The project also creates space for community members to learn about the factors that contributed to this fish die-off, Shepherd said, which is another intention of the project. It allows folks to connect and relate on a factual level.

And finally, the project is meant to encourage dialogue amongst the community as well as other forms of stewardship actions that people can take on as individuals or collectively.

Collaboration and community come together to move through grief

The goal is to make 30 collagraph plates that people can use to make the fish rubbings for the project, Shepherd said, and the community has really come together to make this happen. The plates will then be taken to various community events and spaces so people can participate in creating the rubbings for the project.

Shepherd said teachings that she has received speak to the importance of witnessing others in grief as a community.

“Often [grief] is something that is a private practice and that can feel very lonely and isolated,” Shepherd said. “But when we connect with others and really see and appreciate that we’re not alone, that we do share this collective grief, then that can help to be seen and nourish those bonds of belonging and connection with one another and help grief to move through us.”

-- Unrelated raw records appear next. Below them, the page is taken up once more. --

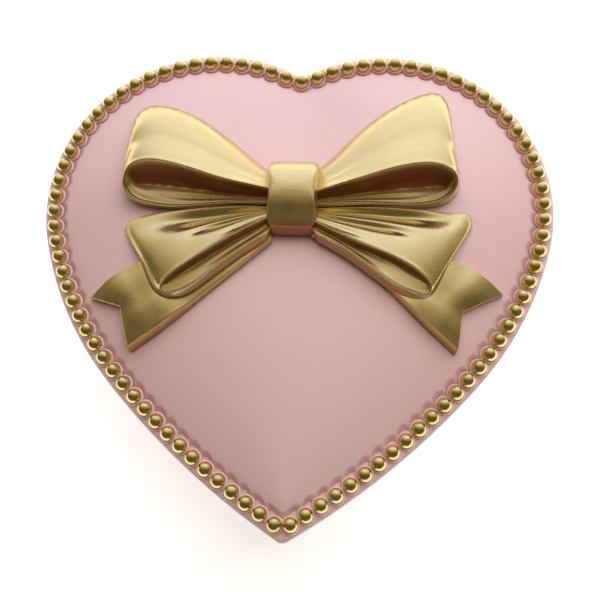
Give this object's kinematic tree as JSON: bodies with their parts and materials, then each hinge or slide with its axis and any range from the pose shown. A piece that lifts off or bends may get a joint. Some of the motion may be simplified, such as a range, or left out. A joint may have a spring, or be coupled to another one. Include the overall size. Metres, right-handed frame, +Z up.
{
  "type": "heart-shaped trinket box",
  "caption": "Heart-shaped lidded trinket box with a domed pink lid, a beaded gold edge and a cast gold ribbon bow; the lid lifts straight off a velvet-lined base.",
  "frame": {"origin": "centre of the box's outline, on the surface it stands on", "axes": "+Z up, +Y towards the notch between the lobes, -Y towards the tip, +X to the right seen from the tip"},
  "size_m": [0.108, 0.1056, 0.0563],
  "materials": {
    "pink_lacquer": "satin-gloss dusty pink lacquer sprayed on cast resin",
    "bright_gold": "bright metallic gold on moulded resin beads",
    "satin_gold": "satin metallic gold paint on cast resin",
    "rose_velvet": "short-pile rose velvet on card",
    "cream_felt": "pressed cream felt"
  },
  "bodies": {
    "base": {"felt_pad": "cream_felt", "base_shell": "pink_lacquer", "wall_lining": "rose_velvet", "floor_pad": "rose_velvet"},
    "lid": {"lid_shell": "pink_lacquer", "locating_lip": "pink_lacquer", "lid_lining": "rose_velvet", "beads_left_lobe": "bright_gold", "beads_left_flank": "bright_gold", "beads_right_lobe": "bright_gold", "beads_right_flank": "bright_gold", "bow_knot": "satin_gold", "upper_loop_left": "satin_gold", "upper_loop_right": "satin_gold", "lower_loop_left": "satin_gold", "lower_loop_right": "satin_gold", "tail_left": "satin_gold", "tail_right": "satin_gold"}
  },
  "joints": [
    {"name": "lid_lift", "type": "slide", "parent": "base", "child": "lid", "axis": [0, 0, 1], "range_m": [0, 0.04]}
  ]
}
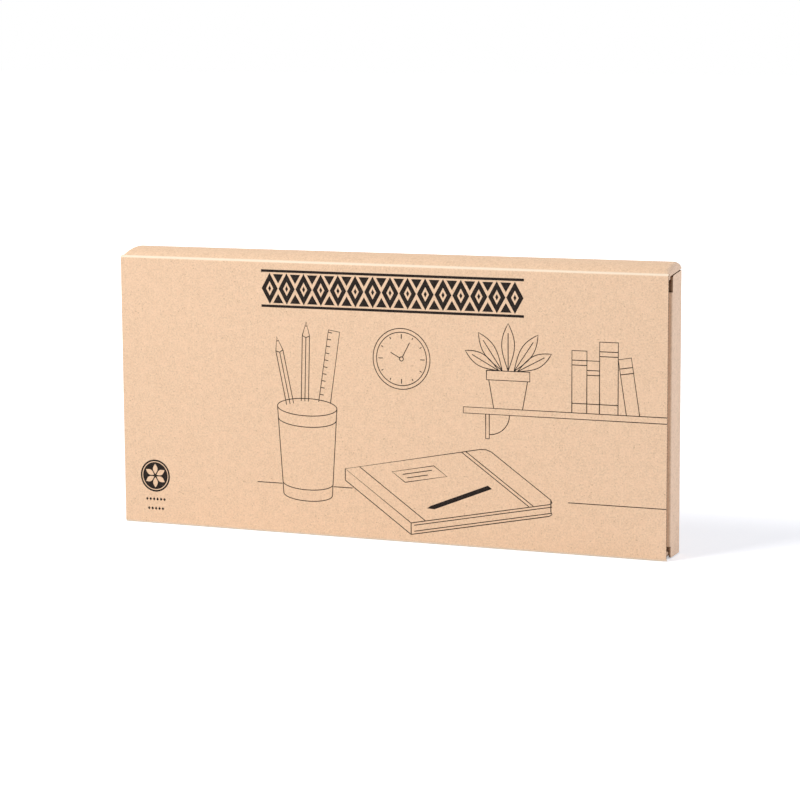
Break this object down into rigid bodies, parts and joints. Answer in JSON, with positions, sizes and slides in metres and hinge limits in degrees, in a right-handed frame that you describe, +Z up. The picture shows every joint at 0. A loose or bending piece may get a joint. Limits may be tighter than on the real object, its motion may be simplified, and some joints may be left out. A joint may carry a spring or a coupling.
{
  "type": "boxed charging station organizer",
  "caption": "Closed kraft tuck-end carton, opening at both ends, that holds a flat two-layer bamboo wireless charging organizer with pen recess, phone recess and phone slot in a folded tray.",
  "frame": {"origin": "middle of the face that the closed carton stands on", "axes": "+X along the carton to the right, +Y from its printed front to its back, +Z up"},
  "size_m": [0.25, 0.0192, 0.1214],
  "materials": {
    "kraft_board": "uncoated kraft board, matt",
    "tray_board": "uncoated kraft board, matt",
    "bamboo": "sanded and oiled bamboo",
    "silicone": "matt silicone",
    "felt": "dense felt",
    "cover_plastic": "fine moulded texture",
    "steel": "zinc plated",
    "rubber": "matt rubber",
    "ferrite": "sintered sheet",
    "copper": "enamelled copper wire",
    "board_laminate": "solder mask",
    "chip_black": "moulded epoxy"
  },
  "bodies": {
    "carton": {"front_panel": "kraft_board", "back_panel": "kraft_board", "top_panel": "kraft_board", "bottom_panel": "kraft_board", "glue_lap": "kraft_board", "tray_floor": "tray_board", "tray_upper_rail": "tray_board", "tray_lower_rail": "tray_board", "tray_left_rail": "tray_board", "tray_right_rail": "tray_board", "organizer_top": "bamboo", "organizer_base": "bamboo", "anti_slip_ring": "silicone", "slot_strip": "felt", "base_cover": "cover_plastic", "cover_screws": "steel", "rubber_feet": "rubber", "ferrite_sheet": "ferrite", "charging_coil": "copper", "control_board": "board_laminate", "board_screws": "steel", "board_chips": "chip_black", "power_inlet": "steel"},
    "right_tuck": {"right_tuck_flap": "kraft_board"},
    "right_upper_dust": {"right_upper_dust_flap": "kraft_board"},
    "right_lower_dust": {"right_lower_dust_flap": "kraft_board"},
    "left_tuck": {"left_tuck_flap": "kraft_board"},
    "left_upper_dust": {"left_upper_dust_flap": "kraft_board"},
    "left_lower_dust": {"left_lower_dust_flap": "kraft_board"}
  },
  "joints": [
    {"name": "right_tuck_fold", "type": "hinge", "parent": "carton", "child": "right_tuck", "pos_m": [0.1246, 0.0092, 0.0595], "axis": [0, 0, 1], "range_deg": [0, 165]},
    {"name": "right_upper_dust_fold", "type": "hinge", "parent": "carton", "child": "right_upper_dust", "pos_m": [0.1235, 0, 0.1154], "axis": [0, -1, 0], "range_deg": [0, 66]},
    {"name": "right_lower_dust_fold", "type": "hinge", "parent": "carton", "child": "right_lower_dust", "pos_m": [0.1235, 0, 0.0036], "axis": [0, 1, 0], "range_deg": [0, 66]},
    {"name": "left_tuck_fold", "type": "hinge", "parent": "carton", "child": "left_tuck", "pos_m": [-0.1246, 0.0092, 0.0595], "axis": [0, 0, -1], "range_deg": [0, 165]},
    {"name": "left_upper_dust_fold", "type": "hinge", "parent": "carton", "child": "left_upper_dust", "pos_m": [-0.1235, 0, 0.1154], "axis": [0, 1, 0], "range_deg": [0, 66]},
    {"name": "left_lower_dust_fold", "type": "hinge", "parent": "carton", "child": "left_lower_dust", "pos_m": [-0.1235, 0, 0.0036], "axis": [0, -1, 0], "range_deg": [0, 66]}
  ],
  "couplings": [
    {"joint": "right_upper_dust_fold", "follows": "right_tuck_fold", "ratio": 0.4},
    {"joint": "right_lower_dust_fold", "follows": "right_tuck_fold", "ratio": 0.4},
    {"joint": "left_upper_dust_fold", "follows": "left_tuck_fold", "ratio": 0.4},
    {"joint": "left_lower_dust_fold", "follows": "left_tuck_fold", "ratio": 0.4}
  ]
}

Art practices are one way for community members to come together and move through grief, Shepherd said. Even without speaking, the act of rubbing the wax crayons on the paper can create a space for rest and play and relieve some fatigue while being present with oneself.

From April to September, community members will be able to participate in Project 84,000 at various events around the Cowichan Valley. Activity kits can also be requested for classrooms or events that community members want to hold.

On Sept. 22, the rubbings will be part of an outdoor ceremony at Quw’utsun Sta’lo’ Skweyul (Cowichan River Day). Following that, they will be on display between Sept. 27 and Oct. 19 at the Cowichan Valley Arts Council Gallery where Shepherd said witnessing circles and other chances to be present with the work will be available.

A list of events where people can participate in the project can be found on the Project 84,000 website.